Could you write out the opening lines of the data, word for word, stopping after the line that contains "NECK_END = np.array([0.548, -0.118, 0.938])"?

═══ Task data

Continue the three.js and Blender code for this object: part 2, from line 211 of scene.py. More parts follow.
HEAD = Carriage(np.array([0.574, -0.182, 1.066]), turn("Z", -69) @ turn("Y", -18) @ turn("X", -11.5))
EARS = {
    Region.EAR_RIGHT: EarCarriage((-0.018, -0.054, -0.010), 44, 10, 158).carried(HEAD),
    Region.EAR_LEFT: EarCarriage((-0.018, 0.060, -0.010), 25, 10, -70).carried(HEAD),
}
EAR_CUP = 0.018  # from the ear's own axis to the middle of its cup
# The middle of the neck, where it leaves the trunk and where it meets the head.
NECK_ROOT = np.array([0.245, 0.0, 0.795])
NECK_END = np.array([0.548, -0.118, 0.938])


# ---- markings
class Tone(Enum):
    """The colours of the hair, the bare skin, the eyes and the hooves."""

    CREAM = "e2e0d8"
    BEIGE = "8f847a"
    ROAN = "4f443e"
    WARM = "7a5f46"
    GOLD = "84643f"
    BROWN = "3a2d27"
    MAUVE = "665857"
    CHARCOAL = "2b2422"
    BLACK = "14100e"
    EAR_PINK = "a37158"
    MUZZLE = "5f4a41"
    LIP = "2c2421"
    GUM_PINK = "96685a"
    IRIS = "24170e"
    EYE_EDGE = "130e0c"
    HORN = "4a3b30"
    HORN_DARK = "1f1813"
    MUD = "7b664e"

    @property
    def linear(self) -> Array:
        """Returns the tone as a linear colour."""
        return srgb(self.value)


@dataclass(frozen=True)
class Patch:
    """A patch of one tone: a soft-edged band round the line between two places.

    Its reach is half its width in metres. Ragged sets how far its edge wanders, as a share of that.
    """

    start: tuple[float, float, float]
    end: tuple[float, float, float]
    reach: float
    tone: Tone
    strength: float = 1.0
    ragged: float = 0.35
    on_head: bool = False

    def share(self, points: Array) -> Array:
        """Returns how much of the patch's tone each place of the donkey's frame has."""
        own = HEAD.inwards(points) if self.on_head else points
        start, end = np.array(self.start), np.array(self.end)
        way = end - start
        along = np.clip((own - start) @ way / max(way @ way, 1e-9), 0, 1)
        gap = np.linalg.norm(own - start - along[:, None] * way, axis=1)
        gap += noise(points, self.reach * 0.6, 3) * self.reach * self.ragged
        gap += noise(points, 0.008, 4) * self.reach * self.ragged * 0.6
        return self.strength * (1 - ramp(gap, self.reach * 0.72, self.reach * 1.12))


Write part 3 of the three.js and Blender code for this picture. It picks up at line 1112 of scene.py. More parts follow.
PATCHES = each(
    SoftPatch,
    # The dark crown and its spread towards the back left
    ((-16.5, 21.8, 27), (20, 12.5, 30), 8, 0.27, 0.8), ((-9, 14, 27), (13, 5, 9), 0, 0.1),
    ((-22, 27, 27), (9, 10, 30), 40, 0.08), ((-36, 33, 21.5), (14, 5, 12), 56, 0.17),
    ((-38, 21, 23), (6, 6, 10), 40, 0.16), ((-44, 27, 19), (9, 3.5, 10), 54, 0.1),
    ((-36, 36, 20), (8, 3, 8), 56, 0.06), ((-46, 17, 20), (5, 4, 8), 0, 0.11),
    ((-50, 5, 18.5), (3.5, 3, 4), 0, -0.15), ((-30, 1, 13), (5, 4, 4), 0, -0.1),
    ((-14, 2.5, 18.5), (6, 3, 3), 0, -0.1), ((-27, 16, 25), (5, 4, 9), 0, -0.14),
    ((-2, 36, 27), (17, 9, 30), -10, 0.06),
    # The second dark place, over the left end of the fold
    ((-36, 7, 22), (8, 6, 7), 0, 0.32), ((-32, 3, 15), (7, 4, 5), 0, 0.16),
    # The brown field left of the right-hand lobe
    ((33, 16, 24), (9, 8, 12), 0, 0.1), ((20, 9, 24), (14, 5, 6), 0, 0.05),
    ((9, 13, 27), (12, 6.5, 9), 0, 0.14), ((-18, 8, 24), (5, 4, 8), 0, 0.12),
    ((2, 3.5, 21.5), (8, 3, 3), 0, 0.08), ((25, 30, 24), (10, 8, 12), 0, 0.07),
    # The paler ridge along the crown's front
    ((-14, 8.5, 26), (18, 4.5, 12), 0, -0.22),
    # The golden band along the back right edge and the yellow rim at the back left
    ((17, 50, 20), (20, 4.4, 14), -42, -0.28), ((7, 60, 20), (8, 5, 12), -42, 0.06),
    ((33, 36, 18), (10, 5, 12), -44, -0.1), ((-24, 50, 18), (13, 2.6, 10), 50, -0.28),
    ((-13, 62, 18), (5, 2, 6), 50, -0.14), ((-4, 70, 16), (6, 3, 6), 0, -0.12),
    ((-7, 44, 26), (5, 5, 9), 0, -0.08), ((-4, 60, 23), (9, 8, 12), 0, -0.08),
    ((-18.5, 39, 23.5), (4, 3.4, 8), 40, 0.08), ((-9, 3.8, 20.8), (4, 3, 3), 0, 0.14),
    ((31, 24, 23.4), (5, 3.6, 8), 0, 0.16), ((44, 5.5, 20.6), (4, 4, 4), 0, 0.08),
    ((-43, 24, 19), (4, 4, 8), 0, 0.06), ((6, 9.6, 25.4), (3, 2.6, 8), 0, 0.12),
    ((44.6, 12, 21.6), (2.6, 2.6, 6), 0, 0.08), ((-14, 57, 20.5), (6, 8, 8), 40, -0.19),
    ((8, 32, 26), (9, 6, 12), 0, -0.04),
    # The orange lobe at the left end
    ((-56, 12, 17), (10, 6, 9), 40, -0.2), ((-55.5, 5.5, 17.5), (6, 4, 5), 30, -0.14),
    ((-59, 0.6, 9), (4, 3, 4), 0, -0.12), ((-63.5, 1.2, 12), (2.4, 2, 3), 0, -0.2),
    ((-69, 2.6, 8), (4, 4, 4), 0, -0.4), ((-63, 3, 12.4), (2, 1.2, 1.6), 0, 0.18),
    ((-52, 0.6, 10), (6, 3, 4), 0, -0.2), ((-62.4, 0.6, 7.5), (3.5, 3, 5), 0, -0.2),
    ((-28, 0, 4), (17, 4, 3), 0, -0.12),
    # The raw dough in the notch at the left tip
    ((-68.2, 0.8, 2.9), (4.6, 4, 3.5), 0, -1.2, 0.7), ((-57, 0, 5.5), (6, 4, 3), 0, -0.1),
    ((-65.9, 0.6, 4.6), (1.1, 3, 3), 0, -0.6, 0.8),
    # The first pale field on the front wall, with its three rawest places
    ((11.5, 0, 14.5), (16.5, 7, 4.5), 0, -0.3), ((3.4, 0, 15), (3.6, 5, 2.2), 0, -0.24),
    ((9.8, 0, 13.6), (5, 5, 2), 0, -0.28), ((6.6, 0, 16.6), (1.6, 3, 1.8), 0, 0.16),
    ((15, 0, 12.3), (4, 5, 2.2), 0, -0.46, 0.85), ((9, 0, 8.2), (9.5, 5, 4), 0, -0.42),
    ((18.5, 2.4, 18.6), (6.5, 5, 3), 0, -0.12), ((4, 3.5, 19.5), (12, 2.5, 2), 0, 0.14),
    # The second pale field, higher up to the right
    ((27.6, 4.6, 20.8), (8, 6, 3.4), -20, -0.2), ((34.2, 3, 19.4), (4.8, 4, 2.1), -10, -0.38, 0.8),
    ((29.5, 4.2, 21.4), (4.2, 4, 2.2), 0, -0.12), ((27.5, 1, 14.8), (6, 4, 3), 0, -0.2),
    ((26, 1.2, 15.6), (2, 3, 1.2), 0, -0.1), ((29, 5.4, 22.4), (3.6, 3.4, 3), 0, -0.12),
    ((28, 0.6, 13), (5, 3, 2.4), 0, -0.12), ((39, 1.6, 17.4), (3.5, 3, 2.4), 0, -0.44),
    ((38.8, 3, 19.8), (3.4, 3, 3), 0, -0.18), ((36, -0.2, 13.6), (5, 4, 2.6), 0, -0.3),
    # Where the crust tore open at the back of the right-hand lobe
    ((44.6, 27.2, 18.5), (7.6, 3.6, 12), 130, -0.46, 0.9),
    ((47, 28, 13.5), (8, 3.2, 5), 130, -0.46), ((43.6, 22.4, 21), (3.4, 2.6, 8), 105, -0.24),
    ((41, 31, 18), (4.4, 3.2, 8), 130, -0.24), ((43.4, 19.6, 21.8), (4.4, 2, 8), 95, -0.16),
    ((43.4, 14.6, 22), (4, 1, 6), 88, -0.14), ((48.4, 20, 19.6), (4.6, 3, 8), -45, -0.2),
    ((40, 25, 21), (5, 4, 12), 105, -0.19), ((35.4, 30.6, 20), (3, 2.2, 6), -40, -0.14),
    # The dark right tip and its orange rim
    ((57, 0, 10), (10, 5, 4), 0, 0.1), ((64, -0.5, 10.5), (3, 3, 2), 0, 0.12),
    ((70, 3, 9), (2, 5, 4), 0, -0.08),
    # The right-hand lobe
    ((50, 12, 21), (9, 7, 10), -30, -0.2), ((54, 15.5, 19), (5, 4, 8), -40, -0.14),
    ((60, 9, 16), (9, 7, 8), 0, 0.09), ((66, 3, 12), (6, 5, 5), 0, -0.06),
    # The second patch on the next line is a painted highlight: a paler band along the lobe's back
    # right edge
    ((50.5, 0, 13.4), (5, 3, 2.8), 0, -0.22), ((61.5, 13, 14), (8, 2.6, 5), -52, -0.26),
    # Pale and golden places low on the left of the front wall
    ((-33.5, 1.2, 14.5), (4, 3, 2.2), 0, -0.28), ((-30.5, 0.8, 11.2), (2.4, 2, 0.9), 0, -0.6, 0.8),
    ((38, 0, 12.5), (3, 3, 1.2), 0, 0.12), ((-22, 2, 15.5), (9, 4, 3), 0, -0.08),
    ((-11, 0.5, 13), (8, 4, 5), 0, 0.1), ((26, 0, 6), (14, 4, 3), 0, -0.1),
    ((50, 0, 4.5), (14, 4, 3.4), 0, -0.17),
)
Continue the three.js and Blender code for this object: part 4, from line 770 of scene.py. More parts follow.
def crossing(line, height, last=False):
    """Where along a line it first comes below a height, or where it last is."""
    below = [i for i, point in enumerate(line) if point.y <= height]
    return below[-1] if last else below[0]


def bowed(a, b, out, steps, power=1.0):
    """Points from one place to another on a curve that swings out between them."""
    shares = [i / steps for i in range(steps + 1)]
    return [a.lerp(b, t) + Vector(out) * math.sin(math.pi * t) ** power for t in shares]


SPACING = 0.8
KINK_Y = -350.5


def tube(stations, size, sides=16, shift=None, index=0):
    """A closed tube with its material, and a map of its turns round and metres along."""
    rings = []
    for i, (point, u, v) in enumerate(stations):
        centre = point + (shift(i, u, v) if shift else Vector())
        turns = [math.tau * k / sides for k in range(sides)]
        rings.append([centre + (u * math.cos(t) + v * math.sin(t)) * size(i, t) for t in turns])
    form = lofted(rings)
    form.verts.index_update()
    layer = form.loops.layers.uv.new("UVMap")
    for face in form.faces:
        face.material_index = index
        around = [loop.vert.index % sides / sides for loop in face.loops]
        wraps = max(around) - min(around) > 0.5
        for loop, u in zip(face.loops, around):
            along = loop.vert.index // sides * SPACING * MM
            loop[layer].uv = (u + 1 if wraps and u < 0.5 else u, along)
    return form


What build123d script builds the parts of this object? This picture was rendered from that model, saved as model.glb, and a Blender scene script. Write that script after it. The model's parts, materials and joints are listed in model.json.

══════

● **The response**:
Continue the three.js and Blender code for this object: part 2, from line 211 of scene.py. More parts follow.
HEAD = Carriage(np.array([0.574, -0.182, 1.066]), turn("Z", -69) @ turn("Y", -18) @ turn("X", -11.5))
EARS = {
    Region.EAR_RIGHT: EarCarriage((-0.018, -0.054, -0.010), 44, 10, 158).carried(HEAD),
    Region.EAR_LEFT: EarCarriage((-0.018, 0.060, -0.010), 25, 10, -70).carried(HEAD),
}
EAR_CUP = 0.018  # from the ear's own axis to the middle of its cup
# The middle of the neck, where it leaves the trunk and where it meets the head.
NECK_ROOT = np.array([0.245, 0.0, 0.795])
NECK_END = np.array([0.548, -0.118, 0.938])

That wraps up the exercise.